Orcateers @14, or the influx of wealthier residents gives the small business a chance to reinvent itself. That's what's happening to a lot of stores in my gentrifying neighborhood -- they've been renovating and stocking higher-quality goods for the new customers.
@23: Dyckman Street from Payson to the Marina is practically Bonneville Flats East. I'm pretty sure there are already two teams making documentaries about it. No fun to try to sleep near it, but for the Honda-modders and their fans it must be a blast. Someday somebody's going to come down the offramp from the Henry Hudson right into a race, though...

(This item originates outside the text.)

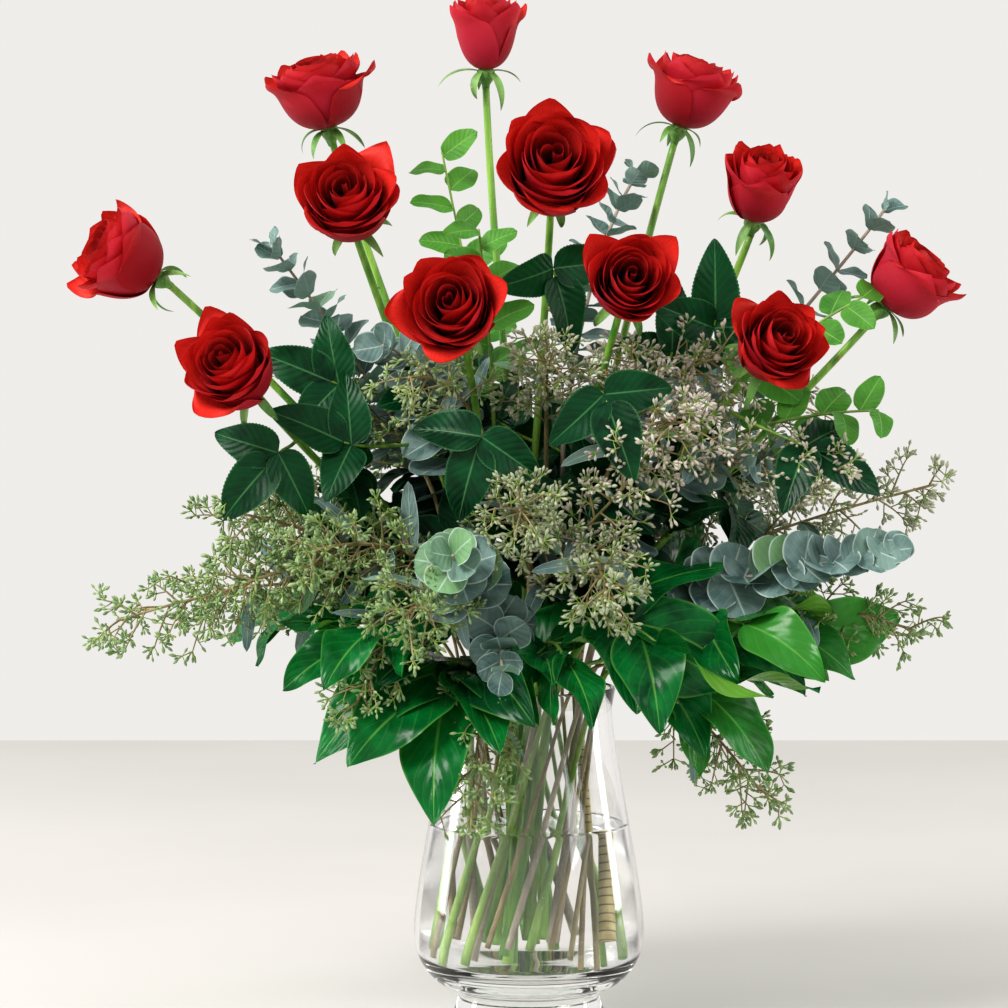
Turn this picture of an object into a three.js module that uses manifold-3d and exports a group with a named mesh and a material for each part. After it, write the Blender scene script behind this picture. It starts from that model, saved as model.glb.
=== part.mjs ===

MaximusNYC: You are correct, sir. When I read some of the plans for development in the area, I was all "oh noes! The Village must be saved!" Then I remembered that, back when I actually lived in NYC (about fifteen years ago), I hardly ever went there after that first touristy visit.
The sad thing about New York is that it has ceased creating new international artforms every few years, and it hasn't done that for a long time. So you could say that Bohemia is long over in the Villiage and in New York in general.
On the other hand, the Villiage always had (and still does, though fading) an odd, almost mysterious feeling to it, and whenever I go down there I get dose of what our lives were like back in the 70s and 80s. I hope that can be preserved, at least.
On the third hand (!), there's very few of you bemoaning the loss of Bohemia that would have wanted to live with the concomittant crime, grunge and mixture of rich and poor, but it is precisely that mixture of rich and poor that allowed New York to produce:
Punk
New Wave
Minimalism
Rap
Pop art
Modern Dance
Abstract expressionsim
The Beats
and so on.
(Of course, Londoners love to claim Punk was invented in London, but by that they mean the Sex Pistols and a clothing style...try The Velvets, Patty Smith and Iggy back in the late 60s and early 70s.)
Me, I miss the Crime and I remember when Black folks were allowed South of 125th street.
the west village's redevelopment comes more than 2 decades after it even resembled the farce of a bohemia. who are these people kidding?